One thousand were burned at Como in one year; eight hundred
were burned at Wurzburg in one year; five hundred perished
at Geneva in three months; eighty were burned in a single
village of Savoy; nine women were burned in a single fire
at Leith; sixty were hanged in Suffolk; three thousand were
legally executed during one session of Parliament, while
thousands more were put to death by mobs; Remy, a Christian
judge, executed eight hundred; six hundred were burned by
one bishop at Bamburg; Bogult burned six hundred at St. Cloud;
thousands were put to death by the Lutherans of Norway and
Sweden; Catholic Spain butchered thousands; Presbyterians
were responsible for the death of four thousand in Scotland;
fifty thousand were sentenced to death during the reign of
Francis I.; seven thousand died at Treves; the number killed
in Paris in a few months is declared to have been "almost
infinite." Dr. Sprenger places the total number of executions
for witchcraft in Europe at nine millions. For centuries
witch fires burned in nearly every town of Europe, and this
Bible text, "Thou shalt not suffer a witch to live," was the
torch that kindled them.

Count up the terrible losses in the many religious wars of the world, add in the massacres, the martyrdoms, the tortures for religion's sake; put to the sum the long tale of witchcraft murders; remember what slavery has been; and then ask yourselves whether the Book of Books deserves all the eulogy that has been laid upon it.

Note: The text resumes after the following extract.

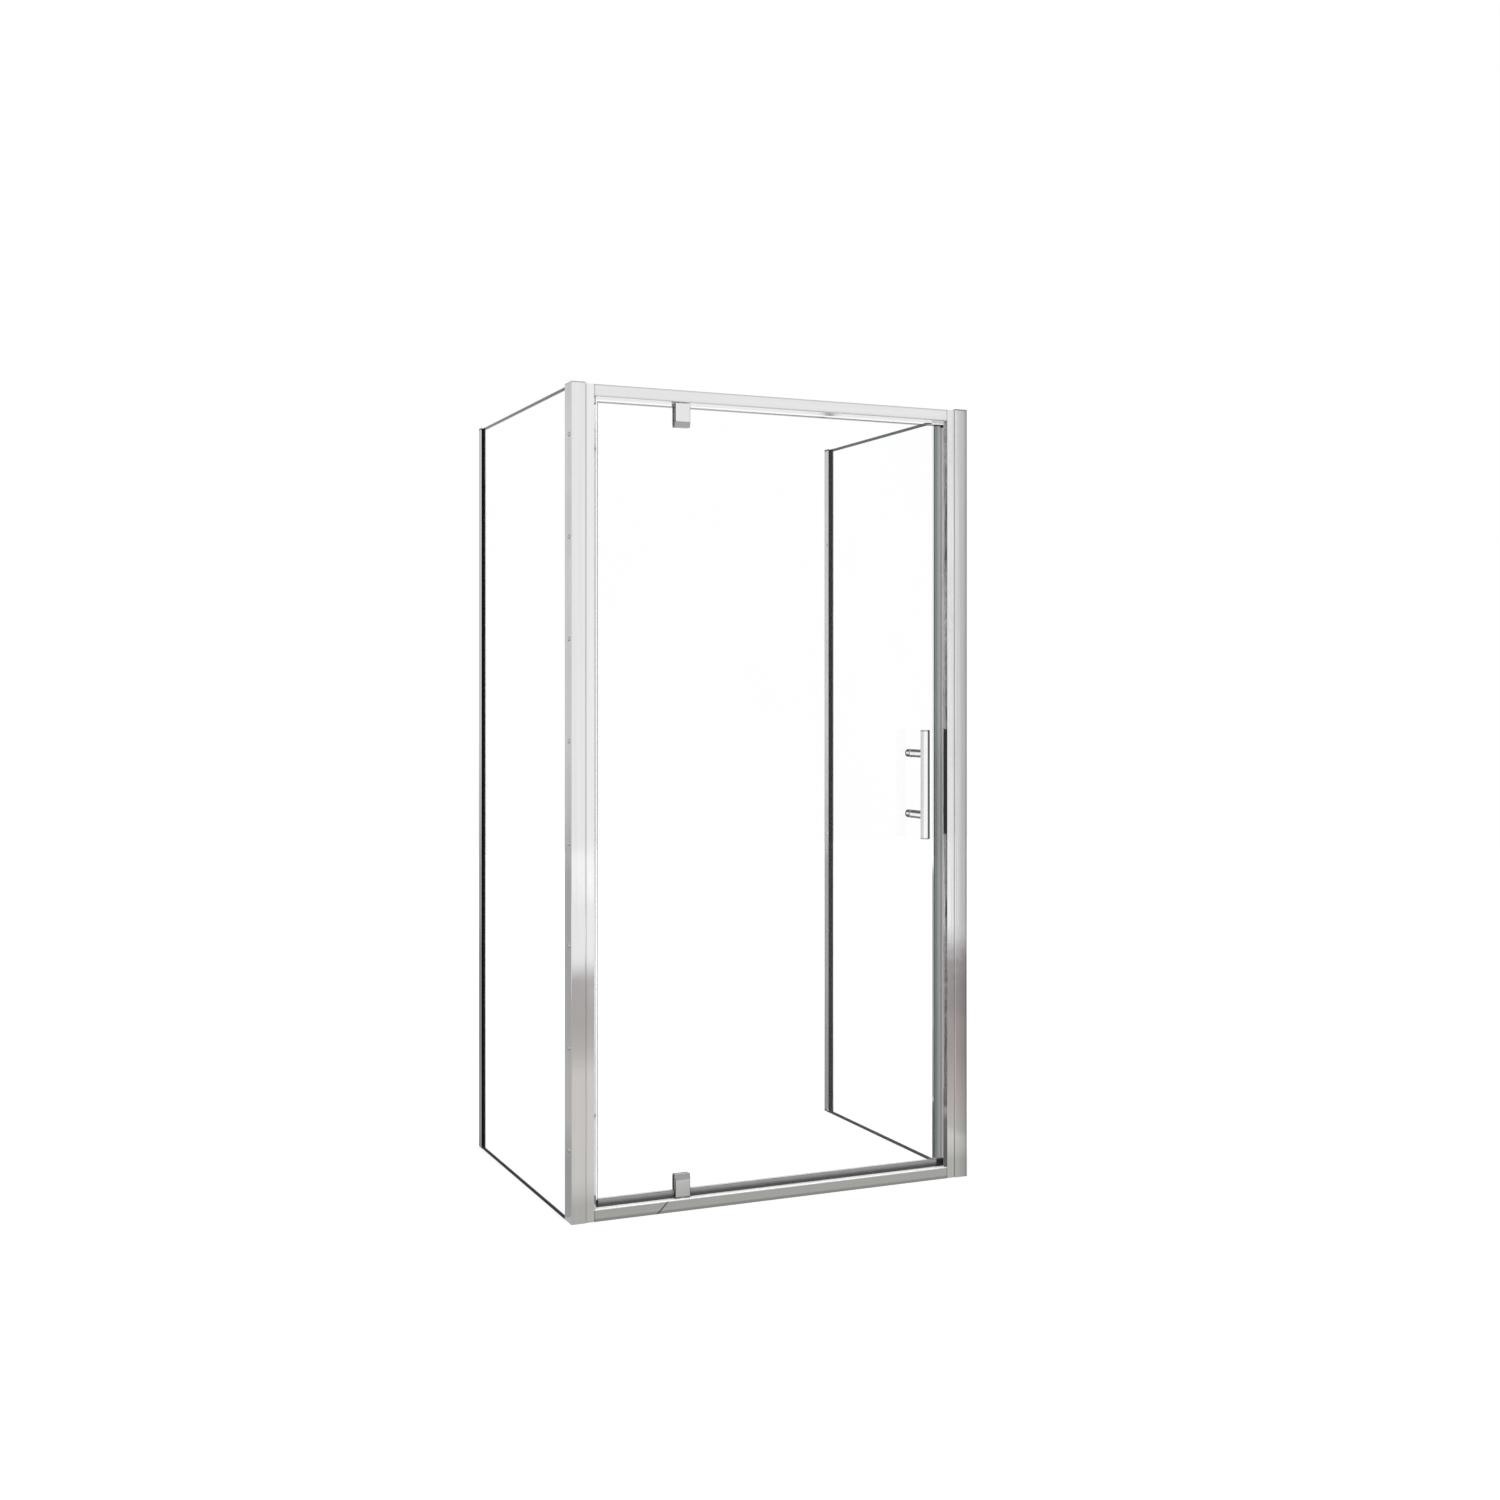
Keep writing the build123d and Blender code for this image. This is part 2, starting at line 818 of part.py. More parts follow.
def block_screw_cone():
    """The countersunk head's outline, pointing down, with its flat top at the origin."""
    depth = block_screw_head_radius - block_screw_radius
    outline = [
        (0, 0),
        (block_screw_head_radius, 0),
        (block_screw_head_radius, -block_screw_head_land),
        (block_screw_radius, -block_screw_head_land - depth),
        (0, -block_screw_head_land - depth),
    ]
    face = Plane.XZ * make_face(Polyline(*outline, close=True))
    return revolve(face, Axis.Z)


def block_inner(bottom, foot_height):
    face_y = half_glass + pad_thickness
    outer_y = face_y + block_plate
    plate = bevelled_plate(
        face_y, outer_y, bottom + foot_height + block_foot_gap / 2, bottom + block_height
    )
    for side in (-1, 1):
        x = pivot_x + side * block_screw_spacing / 2
        height = bottom + block_screw_rise
        plate -= rod_y(block_screw_bore_radius, x, face_y - cut_over, outer_y, height)
        plate -= Pos(x, outer_y, height) * Rot(-90, 0, 0) * block_screw_cone()
    return plate


def upper(piece):
    """Turn a piece from the bottom of the door over for the top."""
    return mirror(piece, about=Plane.XY.offset(frame_top / 2))


def pivot_block_pads():
    """Thin pads on both faces of the glass under each block."""
    half = block_width / 2 - pad_margin
    pads = []
    low_top = rail_height + block_rail_gap + block_height - pad_margin
    high_bottom = rail_top_z - block_rail_gap - block_height + pad_margin
    for z_from, z_to in ((door_bottom_z, low_top), (high_bottom, door_top_z)):
        for y_from in (-half_glass - pad_thickness, half_glass):
            y_to = y_from + pad_thickness
            pad = plan_block(pivot_x - half, pivot_x + half, y_from, y_to, z_from, z_to)
            for x, height in block_screw_places():
                pad -= rod_y(block_screw_bore_radius, x, y_from - cut_over, y_to + cut_over, height)
            pads.append(pad)
    return Compound(pads)


def pivot_block_sleeves():
    """A plastic sleeve in each glass hole, so that no screw touches the glass."""
    sleeves = []
    for x, height in block_screw_places():
        over = half_glass + cut_over
        sleeve = rod_y(sleeve_radius, x, -half_glass, half_glass, height)
        sleeves.append(sleeve - rod_y(sleeve_radius - sleeve_wall, x, -over, over, height))
    return Compound(sleeves)


def pivot_block_screws():
    """Countersunk socket screws from the inner plate into the outer one."""
    head_y = half_glass + pad_thickness + block_plate
    tip_y = -head_y + block_screw_tip_margin + block_screw_tip_margin / 2
    screw = block_screw_cone()
    length = head_y - tip_y
    screw += Pos(0, 0, -length / 2 - block_screw_head_land) * Cylinder(
        block_screw_radius, length - block_screw_head_land
    )
    hexagon = RegularPolygon(block_screw_socket_radius, block_screw_socket_sides)
    socket = extrude(hexagon, -block_screw_socket_depth)
    screw = Rot(-90, 0, 0) * (screw - socket)
    return Compound([Pos(x, head_y, height) * screw for x, height in block_screw_places()])


def pivot_pin(foot_height):
    """The pin under the bottom block, from the top of its foot down into the bush."""
    foot_bottom = rail_height + block_rail_gap
    pin = rod_z(pin_radius, pivot_x, 0, foot_bottom - pin_reach, foot_bottom + foot_height)
    tip = pin.edges().filter_by(GeomType.CIRCLE).sort_by(Axis.Z)[0]
    return chamfer(tip, pin_edge_chamfer)


# Handle: a round bar on two round posts, held by studs from knobs inside
def handle_bar():
    half = handle_bar_length / 2
    bar = rod_z(
        handle_bar_radius,
        handle_x,
        handle_bar_y,
        handle_centre_height - half,
        handle_centre_height + half,
    )
    return fillet(bar.edges().filter_by(GeomType.CIRCLE), handle_bar_edge_radius)


def handle_posts():
    """Posts saddled to the back of the bar and bored for the studs."""
    foot_y = -half_glass - washer_thickness
    saddle = handle_bar_radius + handle_post_clearance
    half = handle_bar_length / 2
    bar_space = rod_z(
        saddle, handle_x, handle_bar_y, handle_centre_height - half, handle_centre_height + half
    )
    posts = []
    for height in handle_heights():
        post = rod_y(handle_post_radius, handle_x, handle_bar_y, foot_y, height) - bar_space
        post = post.solids().sort_by(Axis.Y)[-1]
        bore_y = foot_y - stud_post_depth - cut_over
        posts.append(post - rod_y(stud_bore_radius, handle_x, bore_y, foot_y + cut_over, height))
    return Compound(posts)


def handle_inner_knobs():
    base_y = half_glass + washer_thickness
    knobs = []
    for height in handle_heights():
        knob = rod_y(knob_radius, handle_x, base_y, base_y + knob_length, height)
        rim = knob.edges().filter_by(GeomType.CIRCLE).sort_by(Axis.Y)[-1]
        knob = fillet(rim, knob_edge_radius)
        bore_y = base_y + stud_knob_depth + cut_over
        knobs.append(knob - rod_y(stud_bore_radius, handle_x, base_y - cut_over, bore_y, height))
    return Compound(knobs)


def handle_washers():
    """Plastic washers on both faces of the glass, with collars in its holes."""
    washers = []
    for height in handle_heights():
        for side in (-1, 1):
            face_y = side * half_glass
            outer_y = side * (half_glass + washer_thickness)
            collar_y = side * (half_glass - washer_collar_depth)
            washer = rod_y(knob_radius, handle_x, face_y, outer_y, height)
            washer += rod_y(washer_collar_radius, handle_x, collar_y, face_y, height)
            over = half_glass + washer_thickness + cut_over
            washers.append(washer - rod_y(washer_hole_radius, handle_x, -over, over, height))
    return Compound(washers)


def handle_studs():
    front = -half_glass - washer_thickness - stud_post_depth
    back = half_glass + washer_thickness + stud_knob_depth
    studs = [rod_y(stud_radius, handle_x, front, back, height) for height in handle_heights()]
    return Compound(studs)


# Clear seals that grip the glass edges
side_seal_bottom = door_bottom_z + seal_grip + seal_stack_gap


def edge_grip(edge_x, inward):
    """The clear U that grips an upright glass edge; inward points along X into the glass."""
    outer = half_glass + seal_wall
    seal = plan_block(
        min(edge_x, edge_x + inward * side_seal_grip),
        max(edge_x, edge_x + inward * side_seal_grip),
        -outer,
        outer,
        side_seal_bottom,
        door_top_z,
    )
    seal -= plan_block(
        min(edge_x, edge_x + inward * (side_seal_grip + cut_over)),
        max(edge_x, edge_x + inward * (side_seal_grip + cut_over)),
        -half_glass,
        half_glass,
        side_seal_bottom - cut_over,
        door_top_z + cut_over,
    )
    seal += plan_block(
        min(edge_x, edge_x - inward * seal_wall),
        max(edge_x, edge_x - inward * seal_wall),
        -outer,
        outer,
        side_seal_bottom,
        door_top_z,
    )
    return seal


# The closing side's gap is shared by the door's seal, the meeting gap and the jamb's strip
magnet_room = closing_side_gap - magnet_meeting_gap - seal_wall
magnet_strip_depth = magnet_room * jamb_strip_share
door_magnet_x = -jamb_x - magnet_strip_depth - magnet_meeting_gap


def magnet_box(x_from, x_to, bottom):
    """A clear box that a magnet strip is slid into, and the magnet that fills it."""
    half = magnet_box_width / 2
    box = plan_block(x_from, x_to, -half, half, bottom, door_top_z)
    inner = half - seal_wall
    box -= plan_block(
        x_from + seal_wall,
        x_to - seal_wall,
        -inner,
        inner,
        bottom - cut_over,
        door_top_z + cut_over,
    )
    magnet = plan_block(
        x_from + seal_wall + magnet_clearance,
        x_to - seal_wall - magnet_clearance,
        -inner + magnet_clearance,
        inner - magnet_clearance,
        bottom,
        door_top_z,
    )
    return box, magnet


def closing_seals():
    """Door seal, its magnet, the jamb's strip and its magnet."""
    door_box, door_magnet = magnet_box(door_right_x + seal_wall, door_magnet_x, side_seal_bottom)
    door_seal = edge_grip(door_right_x, -1) + door_box
    strip_x = -jamb_x - magnet_strip_depth
    jamb_box, jamb_magnet = magnet_box(strip_x, -jamb_x, side_seal_bottom)
    half = strip_flange_width / 2
    jamb_strip = jamb_box + plan_block(
        -jamb_x - seal_wall, -jamb_x, -half, half, side_seal_bottom, door_top_z
    )
    return door_seal, door_magnet, jamb_strip, jamb_magnet


def hinge_edge_seal():
    """Edge grip with a hollow bulb towards the hinge-side jamb."""
    seal = edge_grip(door_left_x, 1)
    bulb_x = door_left_x - seal_wall - bulb_radius + bulb_wall / 2
    seal += rod_z(bulb_radius, bulb_x, 0, side_seal_bottom, door_top_z)
    hollow = bulb_radius - bulb_wall
    return seal - rod_z(hollow, bulb_x, 0, side_seal_bottom - cut_over, door_top_z + cut_over)


def bottom_seal(x_from, x_to):
    """Grip on the glass, hollow body, wiper over the threshold and drip fin inside."""
    outer = half_glass + seal_wall
    edge = door_bottom_z
    web_z = edge - bottom_web
    body_z = web_z - bottom_body_height
    blade_z = rail_height + wiper_threshold_gap
    fin_y = outer + drip_fin_reach
    fin_z = web_z - drip_fin_drop
    half_blade = wiper_thickness / 2
    outline = [
        (-outer, edge + seal_grip),
        (-outer, web_z),
        (-outer + bottom_body_taper, body_z),
        (-half_blade, body_z),
        (-half_blade, blade_z),
        (half_blade, blade_z),
        (half_blade, body_z),
        (outer - bottom_body_taper, body_z),
        (outer, web_z - drip_fin_thickness),
        (fin_y, fin_z - drip_fin_thickness),
        (fin_y, fin_z),
        (outer, web_z),
        (outer, edge + seal_grip),
        (half_glass, edge + seal_grip),
        (half_glass, edge),
        (-half_glass, edge),
        (-half_glass, edge + seal_grip),
    ]
    wall = bottom_body_wall
    hollow = [
        (-outer + wall, web_z - wall / 2),
        (-outer + bottom_body_taper + wall, body_z + wall),
        (outer - bottom_body_taper - wall, body_z + wall),
        (outer - wall, web_z - wall / 2),
    ]
    plane = Plane((x_from, 0, 0), x_dir=(0, 1, 0), z_dir=(1, 0, 0))
    section = make_face(Polyline(*outline, close=True)) - make_face(Polyline(*hollow, close=True))
    return extrude(plane * section, x_to - x_from)


# Every piece under its own name
bottom_foot = door_threshold_gap - block_rail_gap - block_foot_gap
top_foot = door_head_gap - block_rail_gap - block_foot_gap
block_bottom_z = rail_height + block_rail_gap
block_half = block_width / 2 + bottom_seal_block_gap
door_seal, door_magnet, jamb_strip, jamb_magnet = closing_seals()
sill_left, sill_right = sill_lengths()
left_plugs = jamb_plugs()

handed = {
    "wall_channel": wall_channel(),
    "wall_gasket": wall_gasket(),
    "wall_clamp_screws": wall_clamp_screws(),
    "side_glass": side_glass(),
    "side_floor_seal": side_floor_seal(),
    "side_profile": side_profile(),
    "side_gasket": side_gasket(),
    "corner_post": corner_post(),
    "post_cap": post_cap(),
    "post_side_screws": post_side_screws(),
    "post_side_caps": post_side_caps(),
}
left_jamb = jamb()

pieces = {
    "hinge_jamb": left_jamb,
    "closing_jamb": to_right(left_jamb),
    "jamb_top_plugs": Compound(left_plugs + [to_right(plug) for plug in left_plugs]),
    "top_rail": top_rail(),
    "sill_left_length": sill_left,
    "sill_right_length": sill_right,
    "sill_joiner": sill_joiner(),
    "corner_screws_top": corner_screws(frame_top - rail_height / 2),
    "corner_screws_bottom": corner_screws(rail_height / 2),
    "jamb_magnet_strip": jamb_strip,
    "jamb_magnet": jamb_magnet,
    "top_pivot_bush": upper(pivot_bush()),
    "bottom_pivot_bush": pivot_bush(),
    "door_glass": door_glass(),
    "top_block_outer": upper(block_outer(block_bottom_z, top_foot)),
    "top_block_inner": upper(block_inner(block_bottom_z, top_foot)),
    "bottom_block_outer": block_outer(block_bottom_z, bottom_foot),
    "bottom_block_inner": block_inner(block_bottom_z, bottom_foot),
    "pivot_block_pads": pivot_block_pads(),
    "pivot_block_sleeves": pivot_block_sleeves(),
    "pivot_block_screws": pivot_block_screws(),
    "top_pivot_pin": upper(pivot_pin(top_foot)),
    "bottom_pivot_pin": pivot_pin(bottom_foot),
    "handle_bar": handle_bar(),
    "handle_posts": handle_posts(),
    "handle_inner_knobs": handle_inner_knobs(),
    "handle_washers": handle_washers(),
    "handle_studs": handle_studs(),
    "door_magnet_seal": door_seal,
    "door_magnet": door_magnet,
    "door_hinge_edge_seal": hinge_edge_seal(),
    "bottom_seal_short": bottom_seal(door_left_x, pivot_x - block_half),
    "bottom_seal_long": bottom_seal(pivot_x + block_half, door_right_x),
}
for name, piece in handed.items():
    pieces[name + "_left"] = piece
    pieces[name + "_right"] = to_right(piece)

os.makedirs("parts", exist_ok=True)
for name, piece in pieces.items():
    export_step(piece, "parts/" + name + ".step")
print(len(pieces), "pieces, overall height", overall_height)
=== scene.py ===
import math

import bmesh
import bpy
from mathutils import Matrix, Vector


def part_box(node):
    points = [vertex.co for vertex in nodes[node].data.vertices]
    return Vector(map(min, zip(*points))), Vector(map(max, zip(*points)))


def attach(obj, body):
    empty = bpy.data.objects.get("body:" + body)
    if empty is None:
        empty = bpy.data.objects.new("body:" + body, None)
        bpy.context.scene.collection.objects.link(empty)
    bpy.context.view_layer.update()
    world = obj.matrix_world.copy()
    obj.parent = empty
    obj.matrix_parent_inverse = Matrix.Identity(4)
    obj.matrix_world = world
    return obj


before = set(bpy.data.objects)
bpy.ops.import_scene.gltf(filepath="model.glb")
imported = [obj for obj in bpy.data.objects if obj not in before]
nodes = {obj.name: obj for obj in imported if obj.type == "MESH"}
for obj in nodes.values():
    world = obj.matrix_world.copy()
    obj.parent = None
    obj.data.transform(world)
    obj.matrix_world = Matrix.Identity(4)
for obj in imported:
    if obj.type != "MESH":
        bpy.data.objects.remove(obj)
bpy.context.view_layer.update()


# Wall channels: two slim U sections of bright polished aluminium, screwed to the wall behind each side.
# The die leaves faint lines up their length, and hard water leaves a thin film that dulls them in patches.
SIDES = ("left", "right")
UPRIGHT = (1.0, 1.0, 0.012)
VECTOR, NUMBER = "NodeSocketVector", "NodeSocketFloat"
channel_tone = 0.80
channel_die_lines = 260.0
channel_low, channel_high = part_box("wall_channel_left")


def shared_effect(name, inputs, outputs):
    """An empty shader node group with named inputs and outputs, and its two end nodes."""
    tree = bpy.data.node_groups.new(name, "ShaderNodeTree")
    for label, kind in inputs:
        tree.interface.new_socket(label, in_out="INPUT", socket_type=kind)
    for label, kind in outputs:
        tree.interface.new_socket(label, in_out="OUTPUT", socket_type=kind)
    return tree, tree.nodes.new("NodeGroupInput"), tree.nodes.new("NodeGroupOutput")


def add_node(tree, kind, settings=None, **values):
    """A node with its settings and the values of its named sockets, where _ stands for a space."""
    node = tree.nodes.new("ShaderNode" + kind)
    for key, value in (settings or {}).items():
        setattr(node, key, value)
    for key, value in values.items():
        node.inputs[key.replace("_", " ")].default_value = value
    return node


def span(tree, source, low, high, at_low=0.0, at_high=1.0):
    """A number that goes from at_low to at_high as the source goes from low to high, and no further."""
    ends = {"From_Min": low, "From_Max": high, "To_Min": at_low, "To_Max": at_high}
    node = add_node(tree, "MapRange", {"clamp": True}, **ends)
    tree.links.new(source, node.inputs["Value"])
    return node.outputs["Result"]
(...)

I believe that to-day all manner of evil passions are fostered, and all the finer motions of the human spirit are retarded, by the habit of reading those savage old books of the Jews as the word of God.

I do not think the Bible, in its present form, is a fit book to place in the hands of children, and it certainly is not a fit book to send out for the "salvation" of savage and ignorant people.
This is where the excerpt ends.